Entropy as a measure depends on the calibration of the semantic classifier; if the base classifier is overconfident (biased low entropy), the geometric fallback may fail.
Geometric prototypes rely on text features for weighting; quality may decrease for classes with poor text-point cloud alignment or vague descriptions.
The method assumes base classes are available at once; it does not cover scenarios where base classes themselves arrive in a stream. Hyperparameters \(\lambda, \beta, m\) require tuning.

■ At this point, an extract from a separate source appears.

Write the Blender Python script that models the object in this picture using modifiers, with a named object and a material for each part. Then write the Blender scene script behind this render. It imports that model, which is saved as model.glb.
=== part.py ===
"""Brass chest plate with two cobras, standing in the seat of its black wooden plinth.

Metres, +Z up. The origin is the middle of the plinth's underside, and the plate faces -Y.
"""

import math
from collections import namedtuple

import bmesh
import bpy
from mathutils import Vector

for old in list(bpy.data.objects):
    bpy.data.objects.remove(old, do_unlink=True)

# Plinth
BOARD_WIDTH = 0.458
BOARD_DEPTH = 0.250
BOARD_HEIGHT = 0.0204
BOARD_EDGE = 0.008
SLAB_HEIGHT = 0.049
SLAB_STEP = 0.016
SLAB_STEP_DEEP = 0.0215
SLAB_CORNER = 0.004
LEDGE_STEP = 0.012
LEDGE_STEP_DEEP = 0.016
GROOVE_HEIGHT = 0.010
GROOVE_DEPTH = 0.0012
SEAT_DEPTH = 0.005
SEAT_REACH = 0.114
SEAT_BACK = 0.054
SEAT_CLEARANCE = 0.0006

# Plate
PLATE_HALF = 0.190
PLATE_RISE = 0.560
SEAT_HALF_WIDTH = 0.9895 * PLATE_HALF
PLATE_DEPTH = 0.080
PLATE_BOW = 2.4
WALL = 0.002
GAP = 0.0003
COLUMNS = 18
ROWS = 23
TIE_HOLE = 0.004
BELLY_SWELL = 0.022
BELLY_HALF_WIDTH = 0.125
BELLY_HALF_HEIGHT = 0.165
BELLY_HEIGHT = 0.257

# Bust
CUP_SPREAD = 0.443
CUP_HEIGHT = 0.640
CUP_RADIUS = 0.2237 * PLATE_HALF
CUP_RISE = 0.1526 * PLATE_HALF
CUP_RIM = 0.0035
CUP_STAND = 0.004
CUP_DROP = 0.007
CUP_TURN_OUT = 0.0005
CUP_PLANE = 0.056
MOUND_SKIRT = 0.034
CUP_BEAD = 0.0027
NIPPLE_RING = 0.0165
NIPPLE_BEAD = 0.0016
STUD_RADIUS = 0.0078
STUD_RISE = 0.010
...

vs Microshape / Cross-Domain: These focus on domain-invariant descriptors or dual-branch feature modeling. Point-UQ keeps features static and focuses on dynamic decisions, nearly halving the forgetting rate.
vs C3PR / FoundationModel: These leverage CLIP or large-scale 3D-language models for semantic strength but often sacrifice 3D geometric fidelity and use static boundaries. Point-UQ's entropy-driven arbitration outperforms FoundationModel by ~9% in cross-dataset settings.

Rating¶

Novelty: ⭐⭐⭐⭐ Shifting focus from feature fine-tuning to uncertainty-driven arbitration is novel and consistent.
Experimental Thoroughness: ⭐⭐⭐⭐ Four datasets, cross-settings, and extensive ablations.
Writing Quality: ⭐⭐⭐⭐ Clear logic from motivation to experimentation.
Value: ⭐⭐⭐⭐ Training-free and reduced forgetting are significant for resource-constrained 3D deployment.